--- BEGIN ---
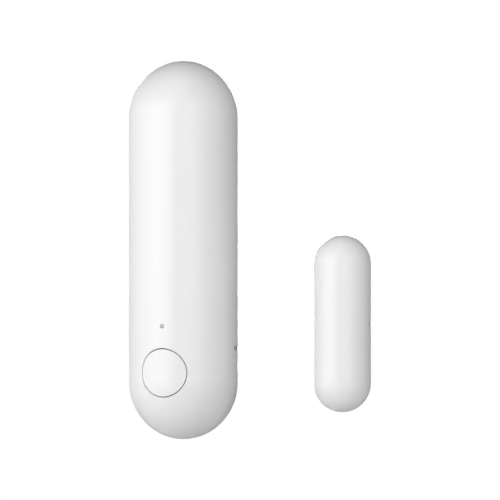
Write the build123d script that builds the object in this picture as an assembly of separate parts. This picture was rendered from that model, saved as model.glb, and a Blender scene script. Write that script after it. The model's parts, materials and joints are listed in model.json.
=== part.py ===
from build123d import *
import math
import os

# Door contact sensor: a pill-shaped sensor and a smaller pill-shaped magnet, both taped to a flat
# surface. Millimetres. X runs from the sensor to the magnet, +Y into the surface, +Z up.
# The origin is the middle of the sensor's adhesive face.

# Sensor envelope
SENSOR_RADIUS = 11.5  # half the pill's width
SENSOR_HEIGHT = 79.8
SENSOR_DEPTH = 21.0  # adhesive face to the front of the pill
SENSOR_WALL = 1.5
SENSOR_END = 12.2  # height of each rounded end, a little more than the radius
SENSOR_AXIS_Y = SENSOR_RADIUS - SENSOR_DEPTH
SENSOR_BALL_Z = SENSOR_HEIGHT / 2 - SENSOR_END  # centre of each rounded end

# Adhesive tape, on both units
TAPE_THICKNESS = 0.8
TAPE_PROUD = 0.5  # how far the tape stands out of its recess
TAPE_MARGIN = 0.15  # gap round the tape in its recess
RECESS_DEPTH = TAPE_THICKNESS - TAPE_PROUD
BACK_Y = -TAPE_PROUD  # the plastic's own back face
SENSOR_TAPE = (12.0, 66.0)

# Wall plate and the rails that the housing slides down onto
PLATE_FRONT_Y = -4.4
PLATE_FLOOR = 1.4
PLATE_WALL = 1.5
RIB_THICKNESS = 1.0
RIB_PITCH = 12
RIB_DROP = 0.4  # how far the cross ribs stop short of the plate's front
SEAM = 0.1  # gap between the plate and what slides over it
SEAM_BEVEL = 0.18
RAIL_X = (5.5, 6.4)  # web of each rail
RAIL_FLANGE_X = 7.3
RAIL_FLANGE_Y = (-5.4, -6.4)
RAIL_GAP = 0.15
RAIL_ROOT = 0.3  # how much wider than the rail the rib under it is, each side
LOWER_RAIL_TOP_Z = -0.5
UPPER_RAIL_Z = (29.3, 32.6)

# Inner chassis
CHASSIS_GAP = 0.2
CHASSIS_HALF_WIDTH = 8.5
CHASSIS_SIDE = 0.9
CHASSIS_WALL = 1.1
CHASSIS_BACK_Y = PLATE_FRONT_Y - SEAM
CHASSIS_SHEET = 0.75
CHASSIS_FRONT_Y = -12.9
CROSS_WALL_Z = (0.0, 1.2)
TOP_WALL_Z = (29.2, 30.6)
TOP_POCKET = (5.0, 35.5)  # half its width, and its top
POLARITY_Z = (-3.4, 33.0)  # the minus and plus signs sunk in the back
POLARITY_SIZE = (2.4, 0.5, 0.3)  # length, thickness and depth of each stroke

# Battery, a half-AA lithium cell
CELL_RADIUS = 7.25
CELL_BOTTOM_Z = 3.2
CELL_TOP_Z = 28.2
CELL_Y = -11.85
CELL_SHOULDER = 0.6
SEAL_RADIUS = 5.4  # the plastic seal's sunk ring, round the positive end
SEAL_DEPTH = 0.25
NUB_RADIUS = 2.6
NUB_TOP_Z = 28.6
SLEEVE_THICKNESS = 0.15
SLEEVE_SETBACK = 0.7  # from each end of the can
SLEEVE_GAP = 0.02
BAY_GAP = 0.2
CONTACT_GAP = 0.03  # between the battery and its contacts, at rest
SPRING_WIRE_RADIUS = 0.25
SPRING_RADII = (5.2, 2.6)
SPRING_TURNS = 3
NEGATIVE_SHEET = 0.2
NEGATIVE_RADIUS = 5.6
NEGATIVE_STRAP_X = (2.6, 4.4)
NEGATIVE_STRAP_Z = -2.0
STRIP_GAUGE = 0.25
STRIP_X = -8.15  # outside of the positive contact's long strip
STRIP_Y = (-13.05, -14.8)
STRIP_FOOT_Z = -3.4

# Circuit board
BOARD_BACK_Y = -13.0
BOARD_FRONT_Y = -14.0
BOARD_HALF_WIDTH = 7.8
BOARD_TOP_Z = -0.6
SCREW_Z = (-9.0, -34.0)
SCREW_RADIUS = 0.8
SCREW_TIP_Y = -17.0
SCREW_HEAD = (1.6, 1.2)  # radius and height
SCREW_SINK = 1.6  # depth of the seat below the chassis's back
BOSS_RADIUS = 2.0
SHIELD_SIZE = (11.0, 13.0)
SHIELD_DEPTH = 1.9
SHIELD_SHEET = 0.2
SHIELD_Z = -20.5

# Push button, indicator and alignment mark, down the sensor's middle line
BUTTON_Z = -25.65
BUTTON_RADIUS = 4.95
BUTTON_GAP = 0.2
BUTTON_LIP = 0.12  # rounding of the cap's edge and of the hole's
BUTTON_FOOT_Y = -17.5
BUTTON_INNER_Y = -19.4
BUTTON_SKIRT = 0.9
BUTTON_STEM = (2.8, 0.9)  # the cross-shaped stem's width and thickness
BUTTON_TAB = (4.8, 0.7, 0.75)  # width, thickness and reach of each retaining tab
COLLAR_END_Y = -18.3
COLLAR_WALL = 1.1
LAMP_Z = -15.9
LAMP_TIP_RADIUS = 0.34
LAMP_HOLE_RADIUS = 0.45
LAMP_PIN_RADIUS = 0.98
LAMP_COLLAR = (1.8, -16.4)  # outer radius, and where it ends
LAMP_SHOULDER_Y = 0.45 - SENSOR_DEPTH + SENSOR_WALL
MARK_Z = -20.65
SENSOR_MARK = (0.8, 0.14)  # width and depth
MAGNET_MARK = (0.6, 0.15)

# Push switch
SWITCH_SIZE = 4.5
SWITCH_TOP_Y = -17.1
SWITCH_COVER = 0.25
SWITCH_RIVET = (1.75, 0.3)  # offset each way from the middle, and radius
PLUNGER_RADIUS = 1.2
PLUNGER_TOP_Y = -18.3
PLUNGER_FOOT_Y = -16.4
PLUNGER_WELL_Y = -15.8
PLUNGER_GAP = 0.08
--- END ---
* [WHAT THE TASK ASKS]:
Copy, from the material above, each line in which the string "that" occurs.

* [EXERCISE ANSWER]:
Write the build123d script that builds the object in this picture as an assembly of separate parts. This picture was rendered from that model, saved as model.glb, and a Blender scene script. Write that script after it. The model's parts, materials and joints are listed in model.json.
# Wall plate and the rails that the housing slides down onto